* SHORT EXERCISE *
Your task is to extract every line from the material below exactly.

* SUPPLIED MATERIAL *
╔══

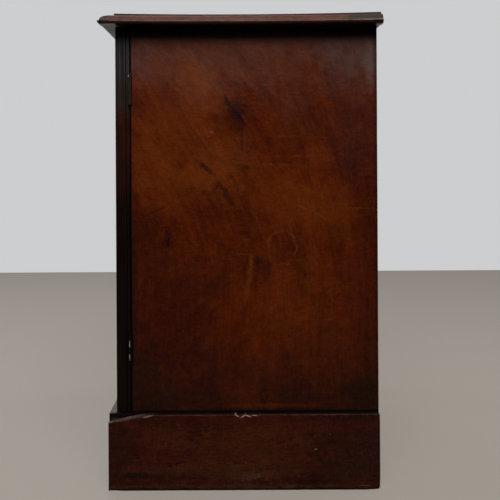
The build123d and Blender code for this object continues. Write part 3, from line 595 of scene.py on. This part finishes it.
def addMarks(place, colour, marks):
    for count, (across, up, wide, tall, turn, ragged, hollow, strength, tint) in enumerate(marks, 1):
        mask = useGroup(markGroup, {"Vector": place, "Across": across, "Up": up, "Wide": wide,
                                    "Tall": tall, "Turn": turn, "Ragged": ragged, "Hollow": hollow})[0]
        colour = mixColour(times(mask, strength), colour, paint(*tint))
        if count % markBatch == 0:
            # the next ones wait for this colour: more masks at once than this overrun the shader's memory
            place = vectorMaths("ADD", place, scaled(colour, 1e-6))
    return colour


def panelHistoryAndLight(place, colour, roughness, board=rightSide):
    where = axesOf(place)
    drift = times(minus(fineNoise(place, 11.0, 5.0, 0.7), 0.5), 0.20)
    height = plus(where[2], drift)
    backward = plus(where[1], drift)
    colour = addMarks(place, colour, board["marks"])
    # painted sheen of the polish: lighter and greyer towards the top, more so near the rear and front corners
    corner = times(soften(height, *board["rearHeight"]), soften(backward, *board["rearPaintedSheen"]))
    front = times(soften(height, *board["frontHeight"]), soften(backward, *board["frontPaintedSheen"]))
    corner = larger(corner, front)
    paintedSheen = mixColour(corner, board["paintedSheen"], board["paintedCornerSheen"])
    cover = times(soften(height, *board["paintedSheenHeight"]), plus(0.46, times(corner, 0.19)),
                  blotches(place, 30.0, 5.0, 0.7, 0.32, 0.68, 0.65, 1.2))
    colour = mixColour(cover, colour, paintedSheen)
    # darker towards the bottom, dirt and painted shade, and darker at the front and rear ends
    foot = times(soften(height, *board["footHeight"]), 0.68)
    frontEnd = times(soften(where[1], *board["frontEnd"]), soften(height, *board["endHeight"], 0.15))
    ends = larger(frontEnd, soften(where[1], *board["rearEnd"]))
    ends = times(ends, 0.6, soften(where[0], *board["outside"]))
    dirtAndShade = larger(foot, ends)
    colour = mixColour(dirtAndShade, colour, board["grimeAndShade"])
    colour = addMarks(place, colour, board["foot"])
    return colour, plus(roughness, times(dirtAndShade, 0.08))


def shadedEdges(place, colour, roughness, board=rightSide):
    where = axesOf(place)
    shade = larger(soften(where[2], *board["topShade"]), soften(where[2], *board["footShade"]))
    shade = larger(shade, soften(where[1], *board["frontShade"]))
    shade = times(shade, soften(where[0], *board["outside"]))
    colour = mixColour(times(shade, 0.99), colour, board["shade"])
    return colour, plus(roughness, times(shade, 0.4), True)


piece = agedBoard("right_side", "carcase", rightSide["wear"])
dress(piece, woodMaterial("right side polish", "right_side", polished, "Z", 0.0, panelHistoryAndLight,
                          shadedEdges, leaningGrain))
print("right side:", len(piece.data.polygons), "faces")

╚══

* OUTPUT BELOW *
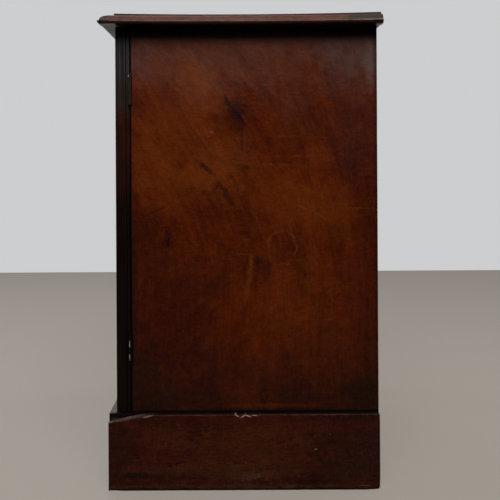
The build123d and Blender code for this object continues. Write part 3, from line 595 of scene.py on. This part finishes it.
def addMarks(place, colour, marks):
    for count, (across, up, wide, tall, turn, ragged, hollow, strength, tint) in enumerate(marks, 1):
        mask = useGroup(markGroup, {"Vector": place, "Across": across, "Up": up, "Wide": wide,
                                    "Tall": tall, "Turn": turn, "Ragged": ragged, "Hollow": hollow})[0]
        colour = mixColour(times(mask, strength), colour, paint(*tint))
        if count % markBatch == 0:
            # the next ones wait for this colour: more masks at once than this overrun the shader's memory
            place = vectorMaths("ADD", place, scaled(colour, 1e-6))
    return colour


def panelHistoryAndLight(place, colour, roughness, board=rightSide):
    where = axesOf(place)
    drift = times(minus(fineNoise(place, 11.0, 5.0, 0.7), 0.5), 0.20)
    height = plus(where[2], drift)
    backward = plus(where[1], drift)
    colour = addMarks(place, colour, board["marks"])
    # painted sheen of the polish: lighter and greyer towards the top, more so near the rear and front corners
    corner = times(soften(height, *board["rearHeight"]), soften(backward, *board["rearPaintedSheen"]))
    front = times(soften(height, *board["frontHeight"]), soften(backward, *board["frontPaintedSheen"]))
    corner = larger(corner, front)
    paintedSheen = mixColour(corner, board["paintedSheen"], board["paintedCornerSheen"])
    cover = times(soften(height, *board["paintedSheenHeight"]), plus(0.46, times(corner, 0.19)),
                  blotches(place, 30.0, 5.0, 0.7, 0.32, 0.68, 0.65, 1.2))
    colour = mixColour(cover, colour, paintedSheen)
    # darker towards the bottom, dirt and painted shade, and darker at the front and rear ends
    foot = times(soften(height, *board["footHeight"]), 0.68)
    frontEnd = times(soften(where[1], *board["frontEnd"]), soften(height, *board["endHeight"], 0.15))
    ends = larger(frontEnd, soften(where[1], *board["rearEnd"]))
    ends = times(ends, 0.6, soften(where[0], *board["outside"]))
    dirtAndShade = larger(foot, ends)
    colour = mixColour(dirtAndShade, colour, board["grimeAndShade"])
    colour = addMarks(place, colour, board["foot"])
    return colour, plus(roughness, times(dirtAndShade, 0.08))


def shadedEdges(place, colour, roughness, board=rightSide):
    where = axesOf(place)
    shade = larger(soften(where[2], *board["topShade"]), soften(where[2], *board["footShade"]))
    shade = larger(shade, soften(where[1], *board["frontShade"]))
    shade = times(shade, soften(where[0], *board["outside"]))
    colour = mixColour(times(shade, 0.99), colour, board["shade"])
    return colour, plus(roughness, times(shade, 0.4), True)


piece = agedBoard("right_side", "carcase", rightSide["wear"])
dress(piece, woodMaterial("right side polish", "right_side", polished, "Z", 0.0, panelHistoryAndLight,
                          shadedEdges, leaningGrain))
print("right side:", len(piece.data.polygons), "faces")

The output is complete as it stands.